Professor Wisdom Akpalu, Dean, School of Research and Graduate Studies, Ghana Institute of Management and Public Administration (GIMPA) said this at a day’s seminar in Accra.
The seminar organised by Environment and Natural Resource Research Initiative (ENRRI), was on the theme: “Managing Capture Fisheries in Ghana: Challenge and Opportunities.”
It brought together key decision makers from the fishing sector and the participants discussed issues of natural resources management.
ENRRI-EfD is one of the 15 centres under the Environment for Development (EfD), an initiative that contribute to sustainable management of Ghana’s Resources through capacity development, policy relevant research and policy engagement.
Prof. Akpalu who is also the Director of ENRRI, noted that the country imported 60 per cent of fish and produce 40 per cent of fish within the country.
“Ghana still has deficit despite the import. In 2016, Ghana spent GHC 211 million in importing fish.
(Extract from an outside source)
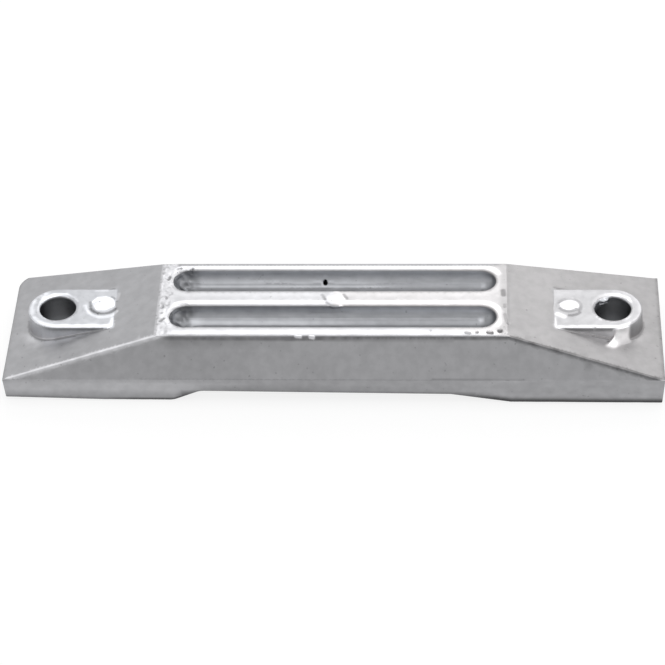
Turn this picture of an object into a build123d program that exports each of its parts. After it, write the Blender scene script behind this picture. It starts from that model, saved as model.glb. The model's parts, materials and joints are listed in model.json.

We can use this amount in other things.” According to him, currently cod fishery had collapsed and Pacific blue tuna fish was now endangered.
He said there was the need to obtain political will to address challenges affecting the fishing sector.
He cited some of challenges as climate change, pressure from trawlers, issue of subsidies on pre-mix fuel, over fishing, use of illegal fishing gears.